Il termine en se proposant lui-même comme exemple de la Miséricorde qu'ils doivent pratiquer. " Car je ne suis pas venu, dit-il, pour appeler les justes, mais les pêcheurs. " – S. Aug. (de l'accord des Evang., liv. 2, chap. 27.) Saint Luc ajoute : " A la pénitence, " ce qui explique clairement la pensée du Sauveur, afin que personne ne croie qu'il aime les pécheurs en tant que pécheurs. D'ailleurs cette comparaison avec les malades nous fait bien connaître les desseins de Dieu ; il recherche les pécheurs comme un médecin recherche les malades, pour les délivrer de leurs iniquités, qui sont une véritable maladie, ce qui ne peut se faire que par la pénitence.
S. Hil. (can. 9 sur S. Matth.) Est-ce que le Christ n'était pas venu pour tous les hommes ? Comment donc peut-il dire qu'il n'est pas venu pour les justes ? Il était donc des hommes pour qui sa venue n'était pas nécessaire ? Non, mais c'est que personne n'est juste par la loi ; Jésus montre donc le néant de cette prétention à la justice, car les sacrifices de l'ancienne loi étant impuissants pour la justification, tous ceux qui vivaient sous la loi avaient besoin de la Miséricorde. – S. Chrys. (hom. 31 sur S. Matth.) C'est ce qui nous ferait croire à une ironie de la part de Jésus-Christ comme dans ces autres paroles de Dieu : " Voici qu'Adam est devenu comme un de nous, " car S. Paul nous déclare positivement que personne n'est juste sur la terre : " Tous ont péché, dit-il, et ont besoin de la gloire de Dieu. " (Rm 3) Par là même aussi, il calme les inquiétudes de ceux qui étaient appelés, en leur disant : " Je suis si loin d'avoir en horreur les pécheurs, que ce n'est que pour eux que je suis venu. " – Rab. Ou bien c'est parce que ceux qui étaient justes (comme Nathaniel et Jean-Baptiste) n'avaient pas besoin qu'on les appelât à la pénitence. Ou bien encore, je ne suis pas venu appeler les faux justes qui, comme les pharisiens, se glorifient de leur justice, mais ceux qui se reconnaissent pécheurs.

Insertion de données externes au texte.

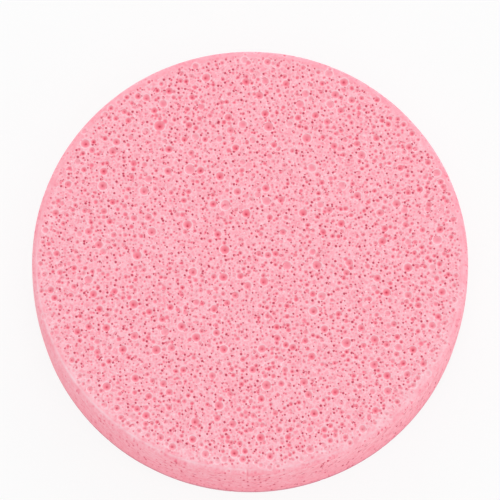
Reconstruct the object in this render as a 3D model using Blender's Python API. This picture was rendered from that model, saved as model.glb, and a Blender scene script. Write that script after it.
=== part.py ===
"""Round facial cleansing sponge: one disc cut from open-cell foam.

Metres, +Z up. The origin is the centre of the base face.
"""

import math
import random

import bpy
import bmesh

# Foam disc
DISC_DIAMETER = 0.080       # over the bowed wall
DISC_THICKNESS = 0.018
EDGE_RADIUS = 0.0012        # soft round between the wall and each face
WALL_BULGE = 0.0002         # how far the wall bows out at mid height
DISC_SEGMENTS = 96
EDGE_STEPS = 3
WALL_STEPS = 4

# Cells that the knife opened in the two faces
CELL_RADIUS = 0.0008        # mouth of a full-size cell
BOWL_DEPTH = 0.0007         # a full-size cell that was cut near its middle
DISH_DEPTH = 0.00035        # a full-size cell that was cut near its bottom
CELL_SEGMENTS = 7
BOWL_STEPS = 2
FLOOR_SHARE = 0.42          # flat floor of a cell, as a share of its mouth
CUT_OVERRUN = 0.0005        # how far every cutter stands out of the face

# Windows: the holes in a cell's floor that lead into the cell behind it
WINDOW_RADIUS = 0.00026
WINDOW_DEPTH = 0.0006
WINDOW_TAPER_SHARE = 0.75
WINDOW_DRIFT_SHARE = 0.35   # how far a window lies off its cell's centre
WINDOW_LEAST_SHARE = 0.86   # cells larger than this share of full size have one
WINDOW_SEED = 5

# Cells of the base face, spread evenly round a bare spot that it rests on
BASE_CELL_COUNT = 76
BASE_CELL_LEAST_SHARE = 0.65
BASE_DRIFT_SHARE = 0.3      # how far a cell strays, as a share of the cells' mean spacing
BASE_SPOT_RADIUS = 0.004
BASE_RIM_WIDTH = 0.0035
BASE_SEED = 11
DISHED_SHARE = 0.2          # share of the base cells that are shallow dishes

# Top face: places as shares of the disc's radius, sizes as shares of a full-size cell
BOWL_CELL_SHARES = (
    (-0.754, 0.548, 0.95), (-0.612, 0.556, 0.80), (-0.629, 0.512, 0.88), (-0.475, 0.766, 0.78),
    (-0.415, 0.633, 1.15), (-0.371, 0.798, 0.80), (-0.202, 0.862, 0.93), (-0.019, 0.842, 0.88),
    (-0.372, 0.521, 0.83), (-0.100, 0.673, 0.85), (-0.089, 0.612, 0.80), (0.043, 0.777, 0.90),
    (0.166, 0.834, 0.78), (0.086, 0.629, 1.03), (0.260, 0.573, 0.98), (0.391, 0.781, 0.88),
    (0.431, 0.839, 0.90), (0.467, 0.756, 0.78), (0.069, 0.691, 0.83), (0.354, 0.652, 0.78),
    (0.385, 0.537, 0.78), (0.729, 0.533, 0.75), (-0.669, 0.417, 0.83), (-0.673, 0.348, 0.98),
    (-0.887, 0.221, 0.78), (-0.735, 0.133, 0.83), (-0.689, 0.071, 0.85), (-0.514, 0.021, 0.98),
    (-0.529, 0.196, 0.78), (-0.483, 0.325, 0.95), (-0.375, 0.418, 0.80), (-0.227, 0.421, 0.80),
    (-0.137, 0.394, 0.93), (-0.058, 0.321, 0.85), (-0.169, 0.262, 0.80), (-0.017, 0.219, 0.93),
    (-0.463, 0.200, 0.78), (-0.448, 0.133, 0.95), (-0.284, 0.165, 0.95), (-0.148, 0.121, 0.80),
    (-0.115, 0.048, 1.00), (0.073, 0.337, 0.85), (0.142, 0.283, 0.78), (0.242, 0.221, 0.88),
    (0.362, 0.235, 0.80), (0.490, 0.302, 0.85), (0.415, 0.171, 0.85), (0.510, 0.494, 0.88),
    (0.669, 0.265, 0.88), (0.594, 0.221, 0.83), (0.604, 0.087, 0.88), (0.866, 0.142, 0.83),
    (-0.712, -0.160, 0.83), (-0.731, -0.312, 0.78), (-0.783, -0.335, 0.78), (-0.652, -0.317, 0.83),
    (-0.577, -0.417, 0.88), (-0.529, -0.208, 0.98), (-0.523, -0.354, 0.88), (-0.260, -0.056, 0.93),
    (-0.121, -0.081, 0.93), (-0.010, -0.121, 0.83), (-0.163, -0.229, 0.85), (-0.310, -0.310, 0.90),
    (-0.244, -0.362, 0.93), (-0.152, -0.340, 0.80), (-0.425, -0.419, 0.98), (-0.356, -0.410, 0.83),
    (-0.119, -0.417, 0.88), (0.063, -0.100, 0.93), (0.304, -0.025, 0.98), (0.452, -0.013, 0.83),
    (0.287, -0.238, 0.93), (0.337, -0.323, 0.83), (0.437, -0.387, 1.03), (0.123, -0.365, 0.78),
    (0.054, -0.415, 0.85), (0.194, -0.408, 0.78), (0.279, -0.450, 0.85), (0.719, -0.037, 0.93),
    (0.579, -0.085, 0.83), (0.621, -0.152, 0.90), (0.873, -0.150, 0.83), (0.719, -0.165, 0.78),
    (0.565, -0.371, 0.88), (0.739, -0.419, 0.83), (0.562, -0.489, 0.93), (0.785, -0.483, 0.78),
    (0.827, -0.306, 0.78), (0.504, -0.317, 0.78), (-0.648, -0.590, 0.90), (-0.519, -0.552, 0.83),
    (-0.392, -0.577, 0.78), (-0.365, -0.615, 0.78), (-0.470, -0.723, 0.83), (-0.247, -0.752, 0.93),
    (-0.140, -0.677, 0.95), (-0.171, -0.540, 0.78), (-0.079, -0.762, 0.83), (-0.404, -0.825, 0.78),
    (-0.259, -0.833, 0.83), (-0.350, -0.867, 0.78), (-0.202, -0.902, 0.80), (-0.071, -0.896, 0.88),
    (-0.033, -0.925, 0.78), (0.012, -0.512, 0.78), (0.074, -0.583, 0.98), (0.244, -0.569, 0.88),
    (0.385, -0.614, 0.85), (0.264, -0.627, 0.78), (0.050, -0.646, 0.78), (0.290, -0.714, 0.90),
    (0.048, -0.825, 0.93), (0.271, -0.879, 0.83), (0.090, -0.912, 0.78), (0.620, -0.539, 0.83),
    (0.623, -0.610, 0.83), (0.567, -0.700, 0.78), (0.508, -0.785, 0.78),
)
DISH_CELL_SHARES = (
    (-0.250, 0.581, 0.78), (-0.033, 0.639, 0.88), (-0.398, 0.738, 0.85), (-0.477, 0.604, 0.85),
    (0.229, 0.735, 0.90), (0.254, 0.785, 0.80), (0.362, 0.881, 0.85), (0.369, 0.735, 0.90),
    (-0.463, 0.381, 0.85), (-0.112, 0.258, 1.10), (-0.275, 0.427, 1.10), (0.075, 0.277, 0.93),
    (0.283, 0.433, 0.85), (0.421, 0.350, 0.90), (0.704, 0.233, 0.78), (0.854, 0.094, 0.95),
    (0.854, 0.410, 0.80), (-0.735, -0.092, 0.88), (-0.385, -0.335, 0.90), (0.169, -0.027, 0.95),
    (0.327, -0.170, 0.90), (0.673, -0.408, 0.78),
)

FOAM_COLOUR = (1.0, 0.46, 0.52, 1.0)
FOAM_ROUGHNESS = 0.9

DISC_RADIUS = DISC_DIAMETER / 2
GOLDEN_ANGLE = math.pi * (3 - math.sqrt(5))


def clear_scene():
    for old in list(bpy.data.objects):
        bpy.data.objects.remove(old)


def foam_material():
    material = bpy.data.materials.new("pink_foam")
    material.use_nodes = True
    surface = material.node_tree.nodes["Principled BSDF"]
    surface.inputs["Base Color"].default_value = FOAM_COLOUR
    surface.inputs["Roughness"].default_value = FOAM_ROUGHNESS
    surface.inputs["Metallic"].default_value = 0
    return material


def loft(bm, rings, segments):
    """Adds a closed shell through level circles, each (x, y, z, radius), the lowest first."""
    loops = []
    for x, y, z, radius in rings:
        turns = [2 * math.pi * i / segments for i in range(segments)]
        loops.append([bm.verts.new((x + radius * math.cos(t), y + radius * math.sin(t), z)) for t in turns])
    for low, high in zip(loops, loops[1:]):
        for i in range(segments):
            after = (i + 1) % segments
            bm.faces.new((low[i], low[after], high[after], high[i]))
    bm.faces.new(loops[0][::-1])
    bm.faces.new(loops[-1])


def mesh_object(name, bm):
    mesh = bpy.data.meshes.new(name)
    bm.to_mesh(mesh)
    bm.free()
    made = bpy.data.objects.new(name, mesh)
    bpy.context.collection.objects.link(made)
    return made


def wall_radius(z):
    """The wall bows out along a low arch that starts and ends at the edge rounds."""
    straight = DISC_THICKNESS - 2 * EDGE_RADIUS
    along = (z - EDGE_RADIUS) / straight
    return DISC_RADIUS - WALL_BULGE + WALL_BULGE * math.sin(math.pi * along)


def disc_rings():
    """Circles of the disc from the base up: edge round, bowed wall, edge round."""
    inset = wall_radius(EDGE_RADIUS) - EDGE_RADIUS
    arc = [math.pi / 2 * i / EDGE_STEPS for i in range(EDGE_STEPS)]
    lower = [(EDGE_RADIUS * (1 - math.cos(a)), inset + EDGE_RADIUS * math.sin(a)) for a in arc]
    straight = DISC_THICKNESS - 2 * EDGE_RADIUS
    levels = [EDGE_RADIUS + straight * i / WALL_STEPS for i in range(WALL_STEPS + 1)]
    wall = [(z, wall_radius(z)) for z in levels]
    upper = [(DISC_THICKNESS - z, radius) for z, radius in reversed(lower)]
    return [(0, 0, z, radius) for z, radius in lower + wall + upper]


def cell_rings(x, y, size, depth, window):
    """Circles of one opened bubble, floor first. The face lies at z = 0 and the foam below it.

    window is None, or how far the floor's hole lies off the cell's centre, as (x, y).
    """
    mouth = CELL_RADIUS * size
    deep = depth * size
    sphere = (mouth ** 2 + deep ** 2) / (2 * deep)
    floor = min(WINDOW_RADIUS, FLOOR_SHARE * mouth) if window else FLOOR_SHARE * mouth
    shift = window or (0, 0)
    start = math.atan2(mouth, sphere - deep)
    end = math.asin(floor / sphere)
    rings = [(x, y, CUT_OVERRUN, mouth), (x, y, 0, mouth)]
    for step in range(1, BOWL_STEPS + 1):
        share = step / BOWL_STEPS
        angle = start + (end - start) * share
        z = sphere * (1 - math.cos(angle)) - deep
        rings.append((x + shift[0] * share, y + shift[1] * share, z, sphere * math.sin(angle)))
    if window:
        low = rings[-1]
        rings.append((low[0], low[1], low[2] - WINDOW_DEPTH * size, low[3] * WINDOW_TAPER_SHARE))
    return rings[::-1]


def window_shift(mouth, chance):
    """Where in the floor the hole to the next cell lies."""
    turn = chance.uniform(0, 2 * math.pi)
    drift = WINDOW_DRIFT_SHARE * FLOOR_SHARE * mouth * chance.uniform(0, 1)
    return drift * math.cos(turn), drift * math.sin(turn)


def top_cells():
    """Bubbles of the top face, as (x, y, size, depth)."""
    bowls = [(x, y, size, BOWL_DEPTH) for x, y, size in BOWL_CELL_SHARES]
    dishes = [(x, y, size, DISH_DEPTH) for x, y, size in DISH_CELL_SHARES]
    return [(x * DISC_RADIUS, y * DISC_RADIUS, size, depth) for x, y, size, depth in bowls + dishes]


def base_cells():
    """Bubbles of the base face, on a loosened sunflower spiral between the bare spot and the rim."""
    chance = random.Random(BASE_SEED)
    reach = DISC_RADIUS - EDGE_RADIUS - BASE_RIM_WIDTH
    spread = reach ** 2 - BASE_SPOT_RADIUS ** 2
    drift = BASE_DRIFT_SHARE * math.sqrt(math.pi * spread / BASE_CELL_COUNT)
    cells = []
    for i in range(BASE_CELL_COUNT):
        filled = (i + 0.5) / BASE_CELL_COUNT
        radius = math.sqrt(BASE_SPOT_RADIUS ** 2 + spread * filled)
        radius += drift * chance.uniform(0, 1) * (1 - filled)
        turn = i * GOLDEN_ANGLE + drift * chance.uniform(-1, 1) / radius
        size = chance.uniform(BASE_CELL_LEAST_SHARE, 1)
        depth = DISH_DEPTH if chance.random() < DISHED_SHARE else BOWL_DEPTH
        cells.append((radius * math.cos(turn), radius * math.sin(turn), size, depth))
    return cells


def cell_cutter(name, cells, is_top):
    """One guide object that holds every bubble of a face, with that face at z = 0.

    The foam lies below it for the top, whose large cells have windows, and above it for the base.
    """
    chance = random.Random(WINDOW_SEED)
    bm = bmesh.new()
    for x, y, size, depth in cells:
        shift = window_shift(CELL_RADIUS * size, chance)
        holed = is_top and depth == BOWL_DEPTH and size > WINDOW_LEAST_SHARE
        rings = cell_rings(x, y, size, depth, shift if holed else None)
        if not is_top:
            rings = [(x, y, -z, radius) for x, y, z, radius in reversed(rings)]
        loft(bm, rings, CELL_SEGMENTS)
    cutter = mesh_object(name, bm)
    cutter.hide_render = True
    cutter.display_type = "WIRE"
    return cutter


def open_cells(disc, cutter):
    cut = disc.modifiers.new(cutter.name, "BOOLEAN")
    cut.operation = "DIFFERENCE"
    cut.solver = "EXACT"
    cut.use_self = True
    cut.object = cutter


def build_sponge():
    bm = bmesh.new()
    loft(bm, disc_rings(), DISC_SEGMENTS)
    disc = mesh_object("sponge_disc", bm)
    disc.data.materials.append(foam_material())
    disc.data.shade_smooth()
    disc.data.set_sharp_from_angle(angle=math.radians(40))

    top = cell_cutter("top_cells", top_cells(), is_top=True)
    top.location.z = DISC_THICKNESS
    base = cell_cutter("base_cells", base_cells(), is_top=False)
    open_cells(disc, top)
    open_cells(disc, base)
    return disc


clear_scene()
build_sponge()
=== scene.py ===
import math
import random

import bpy
import numpy as np
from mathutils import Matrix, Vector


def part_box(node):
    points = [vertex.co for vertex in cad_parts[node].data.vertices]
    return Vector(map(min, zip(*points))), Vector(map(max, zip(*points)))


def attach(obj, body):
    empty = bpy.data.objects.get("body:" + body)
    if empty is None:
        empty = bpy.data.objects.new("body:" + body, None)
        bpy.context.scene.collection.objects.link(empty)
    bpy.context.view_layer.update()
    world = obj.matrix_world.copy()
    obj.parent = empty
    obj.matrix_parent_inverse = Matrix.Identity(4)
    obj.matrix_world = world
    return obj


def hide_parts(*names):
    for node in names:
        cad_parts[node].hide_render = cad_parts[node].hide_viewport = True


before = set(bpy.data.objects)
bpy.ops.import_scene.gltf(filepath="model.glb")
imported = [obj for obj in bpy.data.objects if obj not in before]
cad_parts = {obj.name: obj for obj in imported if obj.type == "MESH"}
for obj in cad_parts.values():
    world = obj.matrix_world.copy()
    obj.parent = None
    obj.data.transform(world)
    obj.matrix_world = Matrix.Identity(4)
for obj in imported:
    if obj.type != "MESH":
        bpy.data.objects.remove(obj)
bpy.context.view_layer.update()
print("frame loaded")

# Helpers for meshes


def addObject(name, data):
    made = bpy.data.objects.new(name, data)
    bpy.context.scene.collection.objects.link(made)
    return made


def markPoints(mesh, name, values):
    # Keeps a number or a vector at each point
    kind, label = ("FLOAT", "value") if values.ndim == 1 else ("FLOAT_VECTOR", "vector")
    mesh.attributes.new(name, kind, "POINT").data.foreach_set(label, values.ravel().astype(np.float32))


# Helpers for nodes. A value is a number, a colour, a vector or another node's socket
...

La vocation de saint Matthieu et celle des publicains représente la vocation des Gentils qui soupiraient avec ardeur après les richesses de la terre, et qui maintenant réparent leurs forces dans la compagnie du Seigneur. L'orgueil des pharisiens est la figure de la jalousie des Juifs à la vue de la conversion des Gentils. Ou bien Matthieu signifie l'homme qui poursuit avidement les biens de la terre, et que Jésus regarde, lorsqu'il jette sur lui les yeux de la Miséricorde. Le nom de Matthieu signifie donné ; celui de Lévi, choisi, car le pénitent est choisi du milieu de la masse de ceux qui se perdent et il est donné à l'Église par la grâce de Dieu. Et Jésus lui dit : " Suivez-moi. " Jésus donne cet ordre au pêcheur, ou par la prédication, ou par la voix des Écritures, ou par une inspiration intérieure.